We can bring people back to temporarily work with local enterprises, link local business people with mentors using internet and satellite technology, develop think tanks with kiwis around the world and have scholarships and programmes to help New Zealanders to learn from our successful ex-patriates.

New Zealanders can be urged to send back good ideas of their successful ventures overseas and where possible connect opportunities arising from their businesses to New Zealand.

We could even establish a member of Parliament for ex patriate New Zealanders! I'm sure there would be a large number of nominations for that seat.

Again it is about people.

I see this initiative as giving people the advice, skills and confidence to achieve greater things and a high standard of excellence.

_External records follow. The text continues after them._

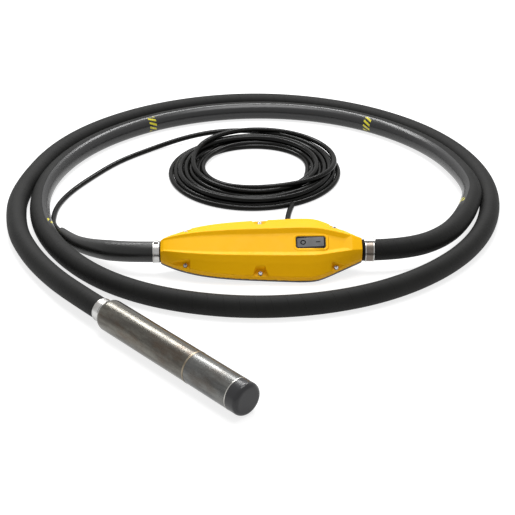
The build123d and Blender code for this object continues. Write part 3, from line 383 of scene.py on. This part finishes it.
def metal(name, shade, deep, roughness, spots=40.0):
    """Bare metal with clouded tone and fine machining marks."""
    made = Finish(name, roughness, metallic=1.0)
    where = made.place()
    cloud = made.noise(where, scale=spots, detail=5.0, roughness=0.6)
    marks = made.noise(where, scale=spots * 25, detail=3.0)
    made.colour(made.mix(made.spread(cloud, low=0.3, high=0.72), shade, deep))
    made.roughness(made.spread(cloud, low=0.25, high=0.75, start=roughness - 0.05, end=roughness + 0.08))
    made.bump(marks, distance=0.00001, strength=0.5)
    return made


def rubber(name, shade, deep, roughness, grain=0.00008, gloss=0.35, fineness=900.0):
    """Moulded rubber with a dusty drift of tone."""
    made = Finish(name, roughness, Specular_IOR_Level=gloss)
    where = made.place()
    dust = made.noise(where, scale=22.0, detail=5.0, roughness=0.6)
    fine = made.noise(where, scale=fineness, detail=3.0)
    made.colour(made.mix(made.spread(dust, low=0.3, high=0.75), shade, deep))
    made.roughness(made.spread(dust, low=0.25, high=0.75, start=roughness - 0.06, end=roughness + 0.07))
    made.bump(fine, distance=grain, strength=0.5)
    return made


def hose_coordinates(made):
    """Metres along the hose, and the share of a turn round it from its underside."""
    split = made.node("ShaderNodeSeparateXYZ", {"Vector": made.node("ShaderNodeUVMap").outputs[0]})
    return split.outputs[0], made.maths("SUBTRACT", 1.0, split.outputs[1])


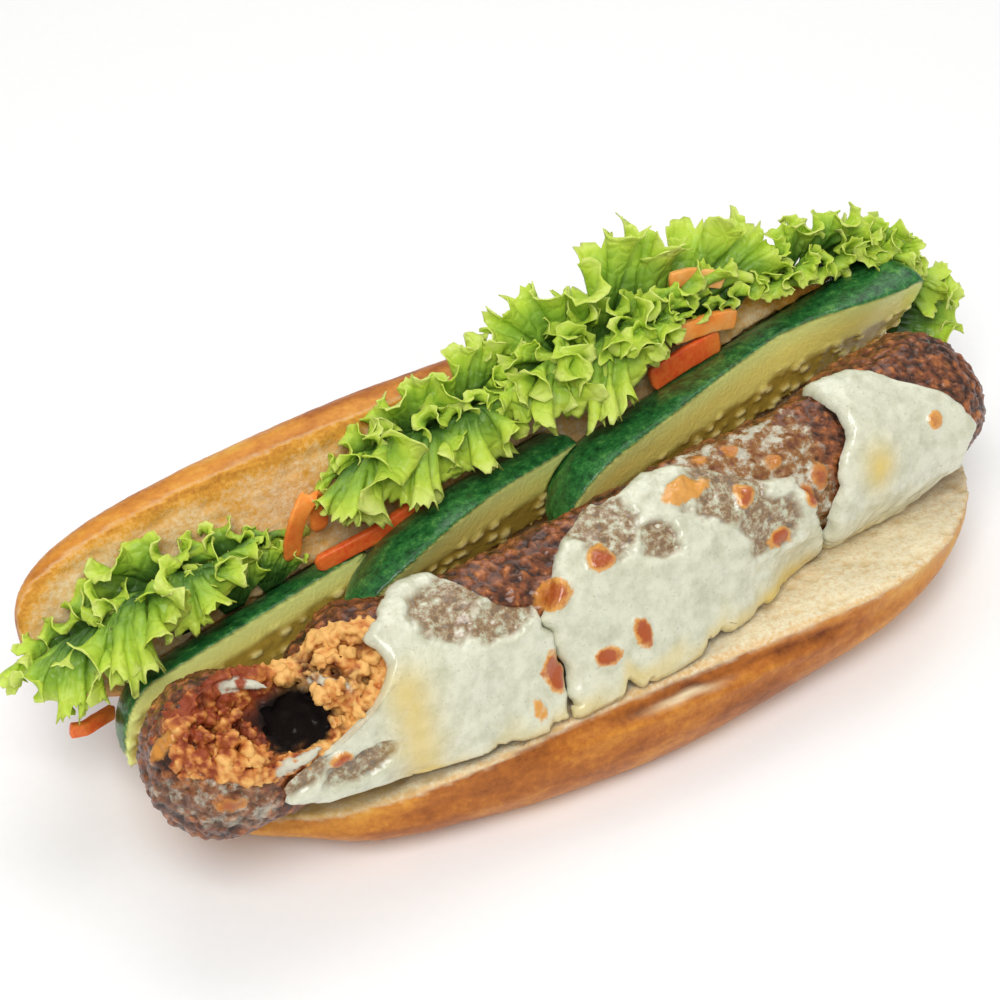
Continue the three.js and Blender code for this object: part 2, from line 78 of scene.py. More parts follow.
def ease(low: float, high: float, value: Array) -> Array:
    """Rises smoothly from 0 at low to 1 at high.

    Args:
        low: Where the rise starts. It may be above high, for a fall.
        high: Where the rise ends.
        value: Where it is read.

    Returns:
        Shares from 0 to 1.
    """
    t = np.clip((value - low) / (high - low), 0.0, 1.0)
    return t * t * (3.0 - 2.0 * t)


def hill(value: Array, middle: float, width: float) -> Array:
    """Returns 1 where the value is at the middle, falling smoothly to nothing some widths away."""
    return np.exp(-(((value - middle) / width) ** 2))


def unit(vectors: Array) -> Array:
    """Returns the vectors at length one."""
    return vectors / np.maximum(np.linalg.norm(vectors, axis=-1, keepdims=True), 1e-9)


def neighbours(knots: Array, before: Array, after: Array, share: Array) -> tuple:
    """Finds the four knots round each place on a line of evenly spaced knots.

    Args:
        knots: The line's knots.
        before: A knot to set before the first.
        after: A knot to set after the last.
        share: Places from 0 to 1.

    Returns:
        How far each place is from its second knot to its third, and the four knots.
    """
    last = len(knots) - 1
    place = np.clip(np.asarray(share, float), 0, 1) * last
    i = np.minimum(place.astype(int), last - 1)
    padded = np.concatenate([[before], knots, [after]])
    return place - i, [padded[i + k] for k in range(4)]


def cubic(p1: Array, p2: Array, t1: Array, t2: Array, w: Array) -> Array:
    """Returns the cubic curve from p1 to p2 that starts along t1 and ends along t2, at the share w."""
    return p1 + t1 * w + (3 * (p2 - p1) - 2 * t1 - t2) * w**2 + (2 * (p1 - p2) + t1 + t2) * w**3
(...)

We need to make New Zealand the best country in the world.

We are designing processes to assist but at the end of the day we need our citizens to have the vision of a high quality society and how to make a contribution to bring that about.

In the next few months we will be identifying key kiwis across a range of disciplines, such as business, arts and science to see what we can do to tap into their knowledge and experience.

I believe that exposing this country to the success which our ex-patriates have created all over the world will have a beneficial effect on the quality of all that we do.

We can learn and aspire to achieve.

I started by saying I think that quality assurance is about processes to improve outcomes.

I believe that greater success for New Zealand in the global economy is already within our grasp. What we need to do is find ways to learn from both our successes and our failures while we engineer our way to success.

There is no shortage of good ideas in our community.

There is no shortage of commitment.

What we need is to develop processes and ways to achieve the quality result we desire more consistently.

That is a challenge we can all work for.